Row-wise method excludes ENTIRE rows from estimation wherever there is at least one single missing cell; it doesn't substitute a 0. REML uses all of non-missing cells in its estimation, in other words, only the missing cells in that row are not used. So the actual data used by Row-wise is less than by REML when there are missing data.

It is hard to say for certain which method is more conservative or better--it depends on the nature of missing. Are those non-detects completely at random?  If so, row-wise method may be OK to use. Otherwise use REML as it is essentially a missing data imputation method by fitting a mixed model, but just be aware of the multivariate normal distribution assumed. Personally I would go for REML.

schmops

Community Trekker

Joined:

Aug 23, 2016

Thank you so much, Jiancao!

REML was my gut feeling as well since the non-detects are not completely random (e.g. some variables were not detected in a certain group of all my 80 locations).

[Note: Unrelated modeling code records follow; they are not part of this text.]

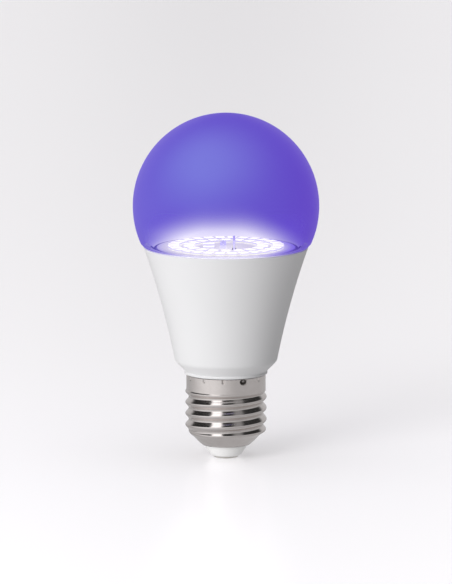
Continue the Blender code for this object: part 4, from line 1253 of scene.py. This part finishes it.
def make_floor():
    bm = bmesh.new()
    bmesh.ops.create_grid(bm, x_segments=1, y_segments=1, size=6.0)
    floor = meshed("floor", bm)
    light = {"emission_color": (1.0, 0.985, 1.0), "emission_strength": 0.30}
    finish = Finish("floor_pale", roughness=0.25, specular_ior_level=0.35, **light)
    cloud = finish.noise(finish.place(), 0.002, 1.0)
    finish.set("Base Color", cloud.between((0.88, 0.865, 0.885), (0.90, 0.89, 0.905)))
    floor.data.materials.append(finish.material)
    floor.visible_glossy = floor.visible_diffuse = floor.visible_shadow = False


def make_world():
    """A pale soft room over a white table. Metal sees a dark ceiling with two cards of light fanned out in it."""
    world = bpy.data.worlds.new("studio")
    SCENE.world = world
    world.use_nodes = True
    nodes = Nodes(world.node_tree)
    x, y, z = nodes.parts(nodes.add("ShaderNodeTexCoord", output="Generated"))
    below = 1 - z.rise(-0.02, 0.02)
    room = below * (0.665 - x * 0.43) + z.clamped() ** 3.0 * 1.5 + 0.05
    # A direction as it fans out from the front: how far aside and how far up it goes, for each step back.
    back = 0.99 - y
    aside = x / back
    lift = (z + 0.156) / distance(x, back)
    left_card = aside.band(-0.43, -0.14, 0.03) * 1.6
    right_card = aside.band(0.17, 0.43, 0.06) * 0.26
    walls = aside.absolute().rise(1.45, 2.1) * 0.55
    ceiling = (left_card + right_card) * (1 - y.rise(0.0, 0.5)) + walls + 0.03
    lit_side = (-x * 0.755 - y * 0.656).clamped()
    table = (lit_side ** 2.0 * 0.46 + 0.50) * (1 - lift.band(-0.34, -0.22, 0.03) * 0.55)
    high = lift.rise(0.30, 0.42)
    mirrored = high * ceiling + (1 - high) * table
    glossy = nodes.add("ShaderNodeLightPath", output="Is Glossy Ray")
    seen = nodes.add("ShaderNodeLightPath", output="Is Camera Ray")
    unseen = glossy * mirrored + (1 - glossy) * room
    background = world.node_tree.nodes["Background"]
    nodes.feed(background.inputs["Color"], (1.0, 0.99, 1.0, 1.0))
    nodes.feed(background.inputs["Strength"], seen * 0.93 + (1 - seen) * unseen)


def make_key_light():
    """One wide soft light, high at the front left."""
    lamp = bpy.data.lights.new("key", "AREA")
    lamp.shape = "SQUARE"
    lamp.size = 0.6
    lamp.energy = 6.9
    key = linked("key", lamp)
    key.location = (-0.53, -0.84, 0.465)
    key.rotation_euler = (Vector((0, 0, 0.05)) - key.location).to_track_quat("-Z", "Y").to_euler()
    key.visible_glossy = False


def make_camera():
    """A long lens, far off and a little above the bulb."""
    data = bpy.data.cameras.new("camera")
    camera = linked("camera", data)
    SCENE.camera = camera
    data.lens = data.sensor_width * DISTANCE / FRAME_HEIGHT
    data.clip_end = 30.0
    back = Vector((0, -math.cos(ELEVATION), math.sin(ELEVATION)))
    camera.location = AIM + back * DISTANCE
    camera.rotation_euler = (-back).to_track_quat("-Z", "Y").to_euler()


def make_scene():
    make_camera()
    make_globe()
    make_housing()
    make_screw_shell()
    make_plug()
    make_contact()
    make_led_board()
    make_leds()
    make_inside()
    make_floor()
    make_world()
    make_key_light()
    SCENE.view_settings.view_transform = "Standard"


make_scene()
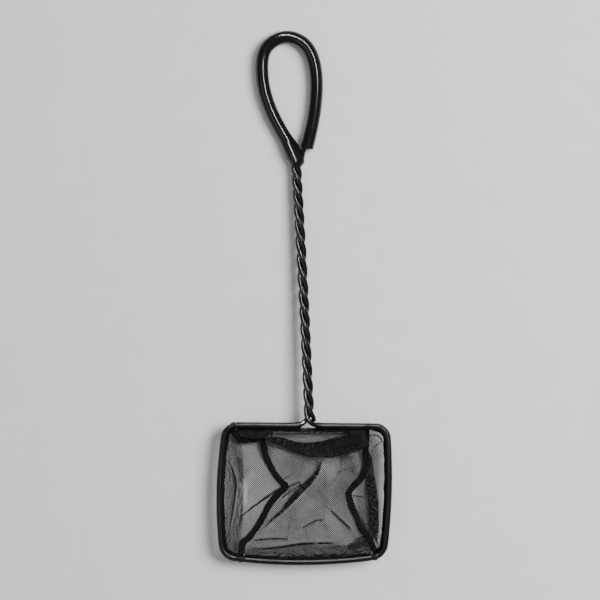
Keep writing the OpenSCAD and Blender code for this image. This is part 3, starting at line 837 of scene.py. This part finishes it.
def pleated(grid, flat, line, widths, layer, reach):
    """A lying pleat: the cloth runs over the line, doubles back under itself, and goes on.

    line lists its middle in the photograph's pixels, and the top layer laps to the left
    of it. widths are the pleat's widths along the line, in pixels, layer is the height of
    one layer over the next, and reach how far the cloth on each side is drawn in.
    """
    s, share, left = beside(grid, line_of(line))
    w = np.interp(share, np.linspace(0, 1, len(widths)), widths) * PX
    edge = smooth(np.minimum(share, 1 - share) / 0.12)
    w = w * edge
    q = s / reach
    live = np.clip(w / 0.5, 0, 1)
    a = (w + reach * live) / 2
    inside = np.abs(q) < 1
    shift = np.where(inside, -a * np.sin(np.pi * q), 0)
    out = grid.copy()
    out[..., :2] += shift[..., None] * left
    behind = np.maximum(w / 2, reach)
    climb = smooth((s + behind + 1.2) / 1.2)
    fall = 1 - smooth((q + 0.55) / 1.1)
    out[..., 2] += 2 * layer * live * climb * fall
    # cloth taken up by the pleat, from a table over its width and over places across it
    rows, columns = 29, 240
    sizes = np.linspace(0, max(a.max(), 0.1), rows + 1)
    places = np.linspace(-1, 1, columns + 1)
    mid = (places[1:] + places[:-1]) / 2
    speed = np.abs(reach - sizes[:, None] * np.pi * np.cos(np.pi * mid[None])) - reach
    taken = np.concatenate([np.zeros((len(sizes), 1)), np.cumsum(speed, 1) * (places[1] - places[0])], 1)
    ia = np.clip(a / sizes[-1] * rows, 0, rows - 0.001)
    iq = np.clip((np.clip(q, -1, 1) + 1) / 2 * columns, 0, columns - 0.001)
    i0, j0 = ia.astype(int), iq.astype(int)
    fa, fq = ia - i0, iq - j0
    e = ((1 - fa) * ((1 - fq) * taken[i0, j0] + fq * taken[i0, j0 + 1])
         + fa * ((1 - fq) * taken[i0 + 1, j0] + fq * taken[i0 + 1, j0 + 1]))
    whole = (1 - fa) * taken[i0, -1] + fa * taken[i0 + 1, -1]
    away = np.exp(-np.maximum(np.abs(s) - reach, 0) / (20 + 10 * a.max()))
    e = (e - whole / 2) * away
    flat = flat + e[..., None] * left
    return out, flat


def gathered(grid, line, widths, height, wave, seed):
    """Cloth bunched in soft uneven waves that run beside a line, over a band of these widths.

    Also returned are each point's place across the band and the band's left, for the cloth
    that is taken up by gathers too fine to be shaped.
    """
    s, share, left = beside(grid, line_of(line))
    r = np.random.default_rng(seed)
    half = np.interp(share, np.linspace(0, 1, len(widths)), widths) * PX / 2
    held = smooth((half - np.abs(s)) / 1.2)
    drift = sum(a * np.sin(2 * np.pi * (share * f + r.random())) for a, f in ((0.5, 2), (0.3, 5), (0.2, 11)))
    swell = 1 + 0.35 * np.sin(2 * np.pi * (share * 7 + s / wave / 3 + r.random()))
    out = grid.copy()
    out[..., 2] += height * held * swell * (1 + np.sin(2 * np.pi * (s / wave + drift))) / 2
    return out, np.clip(s, -half, half)[..., None] * left


def rumpled(grid, seed, size, wave):
    """Gentle uneven waves in height, none at the sheet's edges or below its own level."""
    r = np.random.default_rng(seed)
    n, m = grid.shape[:2]
    z = np.zeros((n, m))
    for _ in range(14):
        k = r.normal(0, 1, 2) * 2 * np.pi / wave
        z += np.cos(grid[..., 0] * k[0] + grid[..., 1] * k[1] + r.random() * 6.3)
    rim = smooth(from_ends(n)[:, None] / n / 0.06), smooth(from_ends(m)[None, :] / m / 0.06)
    out = grid.copy()
    out[..., 2] += size * np.maximum(z + 1.5, 0) / 3 * rim[0] * rim[1]
    return out


MESH_PITCH = 1.12  # a diamond's diagonal
CELL = 0.28  # the cloth's cells, from which the threads are traced
CROSS_GAP = 0.045  # how far each family of threads lies off the cloth's middle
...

You mentioned I should be aware of the multivariate normal distribution that I would assume, using REML. What exactly do you mean with this and how can I check for this normal distribution of my data? What I did so far is to check the distribution of each variable using the Distribution-Normal Quantile Plot in JMP. Just by eye I can see that all points for each variable follow a linear pattern within the confidence intervals. Is that a legit way to do so?

Thanks again,

Sascha

jiancao

Staff

Joined:

Jul 7, 2014

The REML assumes a linear multivariate normal model, which implies that every variable is linearly related to every other variable, and each variable is normally distributed. What you did is legit. Just make sure your variables are not highly skewed due to extreme outliers, etc.

schmops

Community Trekker

Joined:

Aug 23, 2016

Great, thank you so much, Jiancao! That helps a lot!

Dan_Obermiller

Joined:

Apr 3, 2013

jiancao answered the modeling question, but you stated that JMP would not allow you to substitute a 1 in place of the missing values on the log transformation. Actually, you can, but you just need to add a conditional statement like this:

12652_pastedImage_0.png

Dan Obermiller
schmops

Community Trekker

Joined:

Aug 23, 2016

Thank you DanO, I will try using this statement with my data!